■ **Required task**:
Every line containing the word "record" needs to be found and copied.

>>>

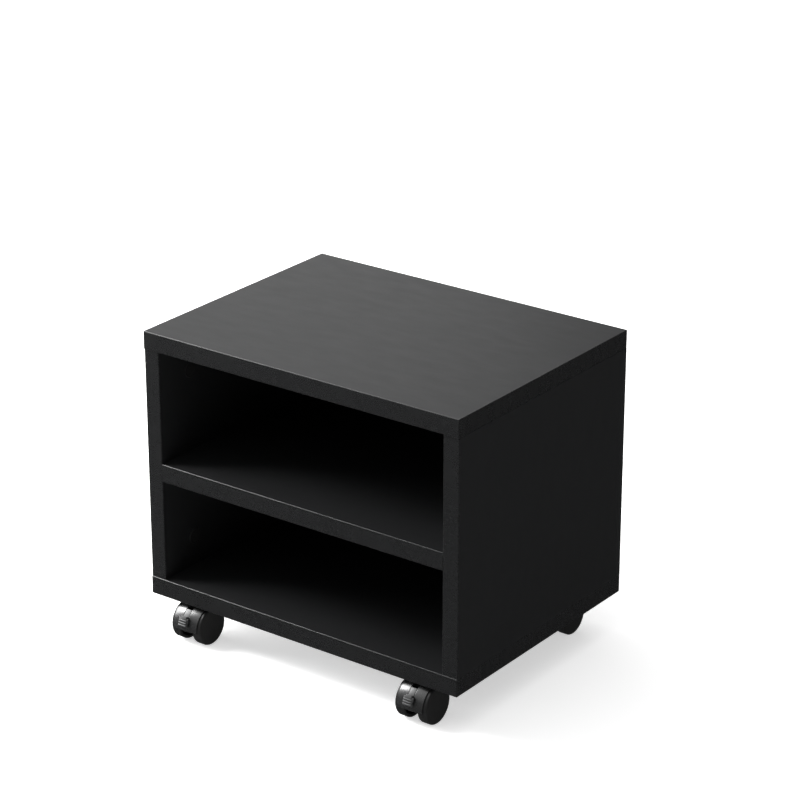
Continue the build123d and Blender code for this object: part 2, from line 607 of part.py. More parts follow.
def cabinet_nodes():
    """Every piece of the cabinet."""
    all_dowels = [place for rows in (SIDE_DOWELS, SHELF_DOWELS) for side in rows for place in rows[side]]
    ends = [place * thread_hole() for place in ALL_SIDE_CAMS]
    ends += [place * dowel_hole() for side in (LEFT, RIGHT) for place in SIDE_DOWELS[side]]
    inserts = [place * insert_hole() for place in CASTERS.values()]
    nodes = {}
    nodes["top_board"], nodes["top_edge_band"] = banded_board(PANEL_HIGH, ends)
    nodes["bottom_board"], nodes["bottom_edge_band"] = banded_board(UNDERSIDE, ends + inserts)
    nodes["left_side_panel"], nodes["left_side_edge_band"] = side_panel(LEFT)
    nodes["right_side_panel"], nodes["right_side_edge_band"] = side_panel(RIGHT)
    nodes["middle_shelf"], nodes["shelf_edge_band"] = shelf()
    nodes["back_panel"] = back_panel()
    nodes["cam_bolts"] = group(ALL_SIDE_CAMS + ALL_SHELF_CAMS, cam_bolt())
    nodes["side_cam_locks"] = group(ALL_SIDE_CAMS, cam_lock(SIDE / 2))
    nodes["side_cam_caps"] = group(ALL_SIDE_CAMS, cam_cap(SIDE / 2))
    nodes["shelf_cam_locks"] = group(ALL_SHELF_CAMS, cam_lock(BOARD / 2))
    nodes["shelf_cam_caps"] = group(ALL_SHELF_CAMS, cam_cap(BOARD / 2))
    nodes["wood_dowels"] = group(all_dowels, dowel())
    nodes["back_panel_screws"] = group(SCREWS, screw())
    nodes["insert_nuts"] = group(CASTERS.values(), insert_nut())
    nodes["caster_stems"] = group(CASTERS.values(), stem())
    nodes["stem_retaining_rings"] = group(CASTERS.values(), retaining_ring())
    return nodes


def caster_nodes(name, place):
    """Every piece of one caster below its stem."""
    braked = name.startswith("front")
    nodes = {
        f"{name}_hood": place * hood(braked),
        f"{name}_axle": place * axle(),
        f"{name}_wheel_left": place * wheel(LEFT),
        f"{name}_wheel_right": place * wheel(RIGHT),
    }
    if braked:
        nodes[f"{name}_brake_lever"] = place * brake_lever()
        nodes[f"{name}_brake_pin"] = place * brake_pin()
    return nodes


def build():
    """All nodes of the stand, by name."""
    nodes = cabinet_nodes()
    for name, place in CASTERS.items():
        nodes.update(caster_nodes(name, place))
    return nodes


os.makedirs("parts", exist_ok=True)
for node, shape in build().items():
    export_step(shape, f"parts/{node}.step")
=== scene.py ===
"""Looks of a two-tier rolling printer stand: black melamine boards on twin-wheel casters.

Metres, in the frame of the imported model. The front is towards -Y and +X is to the right.
"""

import json
from math import cos, hypot, pi, radians, sin, sqrt

import bmesh
import bpy
from mathutils import Matrix, Vector
from mathutils.geometry import convex_hull_2d


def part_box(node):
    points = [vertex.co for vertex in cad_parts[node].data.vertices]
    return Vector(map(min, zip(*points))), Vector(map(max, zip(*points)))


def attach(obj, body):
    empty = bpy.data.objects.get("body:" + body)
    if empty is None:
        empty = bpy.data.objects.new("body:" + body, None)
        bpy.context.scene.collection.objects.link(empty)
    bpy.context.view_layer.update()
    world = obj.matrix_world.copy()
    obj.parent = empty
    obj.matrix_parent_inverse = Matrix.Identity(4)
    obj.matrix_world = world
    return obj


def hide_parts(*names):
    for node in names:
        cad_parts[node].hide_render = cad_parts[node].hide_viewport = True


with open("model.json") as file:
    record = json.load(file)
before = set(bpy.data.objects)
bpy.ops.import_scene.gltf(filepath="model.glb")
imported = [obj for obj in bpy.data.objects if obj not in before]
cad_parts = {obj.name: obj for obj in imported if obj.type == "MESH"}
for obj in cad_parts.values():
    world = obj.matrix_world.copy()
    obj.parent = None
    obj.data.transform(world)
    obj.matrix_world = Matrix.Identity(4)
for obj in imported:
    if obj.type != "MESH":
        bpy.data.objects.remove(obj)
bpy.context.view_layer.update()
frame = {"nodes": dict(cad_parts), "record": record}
MM = 0.001
MICRON = 0.000001
MIX_COLOURS, MIX_COLOUR_OUT = (6, 7), 2  # a Mix node's colour sockets


# ================================================================ shading kit
class Field:
    """One socket of a finish's nodes. Arithmetic on it adds Math nodes to the same tree."""

    def __init__(self, finish, socket):
        self.finish = finish
        self.socket = socket

    def maths(self, operation, *values):
        sockets = dict(enumerate(values))
        return self.finish.node("Math", {"operation": operation}, sockets)

    def __add__(self, other):
        return self.maths("ADD", self, other)

    def __radd__(self, other):
        return self.maths("ADD", other, self)

    def __sub__(self, other):
        return self.maths("SUBTRACT", self, other)

    def __rsub__(self, other):
        return self.maths("SUBTRACT", other, self)

    def __mul__(self, other):
        return self.maths("MULTIPLY", self, other)

    def __rmul__(self, other):
        return self.maths("MULTIPLY", other, self)

    def clipped(self):
        """The same value kept between 0 and 1."""
        return self.maths("MINIMUM", self.maths("MAXIMUM", self, 0.0), 1.0)


class Finish:
    """A named material: a Principled shader with its constants, and the nodes that vary it."""

    def __init__(self, name, **constants):
        self.material = bpy.data.materials.new(name)
        self.material.use_nodes = True
        self.tree = self.material.node_tree
        self.shader = self.tree.nodes["Principled BSDF"]
        for socket, value in constants.items():
            self.shader.inputs[socket.replace("_", " ")].default_value = value

    def node(self, kind, settings=None, sockets=None, output=0):
        """Adds a node: its settings first, then a value or a link for each socket."""
        made = self.tree.nodes.new("ShaderNode" + kind)
        for name, value in (settings or {}).items():
            if name == "stops":
                self.lay_stops(made.color_ramp, value)
            else:
                setattr(made, name, value)
        for name, value in (sockets or {}).items():
            self.feed(made.inputs[name], value)
        return Field(self, made.outputs[output])

    def feed(self, socket, value):
        if isinstance(value, Field):
            self.tree.links.new(value.socket, socket)
        else:
            socket.default_value = value

    @staticmethod
    def lay_stops(ramp, stops):
        """Sets a ramp from (position, grey or colour) pairs."""
        while len(ramp.elements) < len(stops):
            ramp.elements.new(1.0)
        for element, (position, tone) in zip(ramp.elements, stops):
            element.position = position
            element.color = tone if isinstance(tone, tuple) else (tone, tone, tone, 1.0)

    def drive(self, **fields):
        """Links varying values to the shader's own sockets."""
        for socket, value in fields.items():
            self.feed(self.shader.inputs[socket.replace("_", " ")], value)

    # ------------------------------------------------ patterns
    def place(self, stretch=(1, 1, 1), turn=(0, 0, 0)):
        """Object coordinates, stretched and turned."""
        here = self.node("TexCoord", output="Object")
        return self.node("Mapping", None, {"Vector": here, "Rotation": turn, "Scale": stretch})

    def noise(self, size, detail=2.0, rough=0.5, where=None, warp=0.0):
        """Noise from 0 to 1 with lumps of about a size in metres."""
        sockets = {"Scale": 1 / size, "Detail": detail, "Roughness": rough, "Distortion": warp}
        sockets["Vector"] = where or self.place()
        return self.node("TexNoise", None, sockets)

    def pebbles(self, size, where=None):
        """Distance to the middle of the nearest of many small cells, in cell sizes."""
        sockets = {"Vector": where or self.place(), "Scale": 1 / size}
        return self.node("TexVoronoi", {"feature": "F1"}, sockets, "Distance")

    def ramp(self, value, *stops):
        return self.node("ValToRGB", {"stops": stops}, {"Fac": value})

    def edges(self, radius):
        """1 on sharp edges, fading to 0 a radius away from them."""
        rounded = self.node("Bevel", {"samples": 6}, {"Radius": radius}).socket
        flat = self.node("NewGeometry", output="Normal")
        same = self.node(
            "VectorMath", {"operation": "DOT_PRODUCT"}, {0: flat, 1: Field(self, rounded)}, "Value"
        )
        return (1.0 - same).clipped()

    def blend(self, amount, first, second):
        """One colour turning into another as an amount goes from 0 to 1."""
        sockets = {0: amount, MIX_COLOURS[0]: first, MIX_COLOURS[1]: second}
        return self.node("Mix", {"data_type": "RGBA"}, sockets, MIX_COLOUR_OUT)

    def relief(self, *layers):
        """Surface relief from (height 0 to 1, depth in metres) layers."""
        normal = None
        for height, depth in layers:
            sockets = {"Height": height, "Distance": depth, "Strength": 1.0}
            if normal:
                sockets["Normal"] = normal
            normal = self.node("Bump", None, sockets)
        self.drive(Normal=normal)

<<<

■ **Solution to this problem**:
    record = json.load(file)
frame = {"nodes": dict(cad_parts), "record": record}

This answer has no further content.